Contrasting patterns of early twenty-first-century glacier mass change in the Himalayas

TLDR: Satellite laser altimetry and a global elevation model are used to show widespread glacier wastage in the eastern, central and south-western parts of the HKKH during 2003–08 and show indirect evidence of a complex pattern of glacial responses in reaction to heterogeneous climate change signals.
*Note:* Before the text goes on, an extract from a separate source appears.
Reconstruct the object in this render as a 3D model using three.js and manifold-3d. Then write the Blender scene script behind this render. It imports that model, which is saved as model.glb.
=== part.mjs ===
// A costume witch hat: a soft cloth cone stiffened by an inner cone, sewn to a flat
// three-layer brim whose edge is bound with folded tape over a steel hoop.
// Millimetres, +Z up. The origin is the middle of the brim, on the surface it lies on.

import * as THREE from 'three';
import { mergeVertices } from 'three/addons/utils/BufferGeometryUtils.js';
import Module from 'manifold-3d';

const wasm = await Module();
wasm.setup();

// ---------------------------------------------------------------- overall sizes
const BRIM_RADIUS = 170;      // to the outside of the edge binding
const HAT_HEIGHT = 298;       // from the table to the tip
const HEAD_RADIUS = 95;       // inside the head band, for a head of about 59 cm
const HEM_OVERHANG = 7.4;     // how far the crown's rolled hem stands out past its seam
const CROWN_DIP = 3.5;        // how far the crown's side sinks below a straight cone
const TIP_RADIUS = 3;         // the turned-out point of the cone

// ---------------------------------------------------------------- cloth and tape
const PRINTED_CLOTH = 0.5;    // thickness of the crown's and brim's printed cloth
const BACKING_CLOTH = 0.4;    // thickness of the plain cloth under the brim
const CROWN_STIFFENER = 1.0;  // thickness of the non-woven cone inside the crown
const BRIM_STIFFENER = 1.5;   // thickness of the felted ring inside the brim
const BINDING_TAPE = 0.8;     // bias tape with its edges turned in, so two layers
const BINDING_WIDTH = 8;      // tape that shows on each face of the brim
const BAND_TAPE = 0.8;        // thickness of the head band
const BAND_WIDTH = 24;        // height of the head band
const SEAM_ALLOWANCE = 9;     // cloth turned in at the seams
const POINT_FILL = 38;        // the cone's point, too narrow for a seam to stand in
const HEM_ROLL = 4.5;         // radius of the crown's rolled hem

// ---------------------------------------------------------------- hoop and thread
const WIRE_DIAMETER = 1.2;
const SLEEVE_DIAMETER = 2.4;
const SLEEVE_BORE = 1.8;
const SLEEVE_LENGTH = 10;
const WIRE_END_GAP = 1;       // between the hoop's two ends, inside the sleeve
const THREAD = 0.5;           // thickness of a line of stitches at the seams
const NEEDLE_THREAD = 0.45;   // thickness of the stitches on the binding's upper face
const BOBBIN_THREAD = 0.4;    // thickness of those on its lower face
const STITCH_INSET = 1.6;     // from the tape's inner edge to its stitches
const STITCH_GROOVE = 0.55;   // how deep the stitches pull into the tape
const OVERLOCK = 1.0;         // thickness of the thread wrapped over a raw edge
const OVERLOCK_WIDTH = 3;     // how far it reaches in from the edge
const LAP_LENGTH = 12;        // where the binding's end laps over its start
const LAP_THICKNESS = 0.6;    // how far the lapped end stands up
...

Abstract: Glaciers are among the best terrestrial climate indicators, an important water resource in mountains1,2 and a major contributor to global sea level rise3,4. In the Hindu Kush - Karakoram - Himalaya region (HKKH), a paucity of appropriate glacier data has prevented a comprehensive assessment of current regional mass balance5. However, there are indirect evidences of a complex pattern of glacial responses5-8 in reaction to heterogeneous climate change signals9. Here, we provide the first coherent data set of detailed glacier thickness changes over the HKKH during 2003-2009 by combining satellite laser altimetry and a global elevation model. In the eastern, central and south-western parts of the HKKH, glacier wastage is widespread with regional thinning rates up to 0.66 ± 0.09 m a-1 in the Jammu-Kashmir region. Conversely, in the Karakoram, glaciers are close to balance with only a slight thinning of 0.07 ± 0.04 m a-1. Regionally averaged thinning rates under debris-mantled ice are similar to those of clean ice despite insulation by debris covers. The 2003-2008 specific mass balance for our HKKH study region is -0.21 ± 0.05 m a-1 water equivalent (WE), significantly less negative than the global average of ~ -0.7 m a-1 WE for glaciers and ice caps4,10. This difference is mainly an effect of the balanced glacier mass budget in the Karakoram. The corresponding HKKH sea level contribution is +0.035 ± 0.009 mm a-1 amounting to 1% of the present-day sea level rise11. Our 2003-2008 mass budget of -12.8 ± 3.5 Gt a-1 is more negative than recent satellite gravimetry based estimates of -5 ± 6 Gt a-1 over 2003-2010 (ref. 12). For the mountain catchments of the Indus and Ganges basins13, the glacier imbalance contributes ~3.5% and ~2.0%, respectively, to the annual average river discharge13, and up to ~10% for the Upper Indus basin14.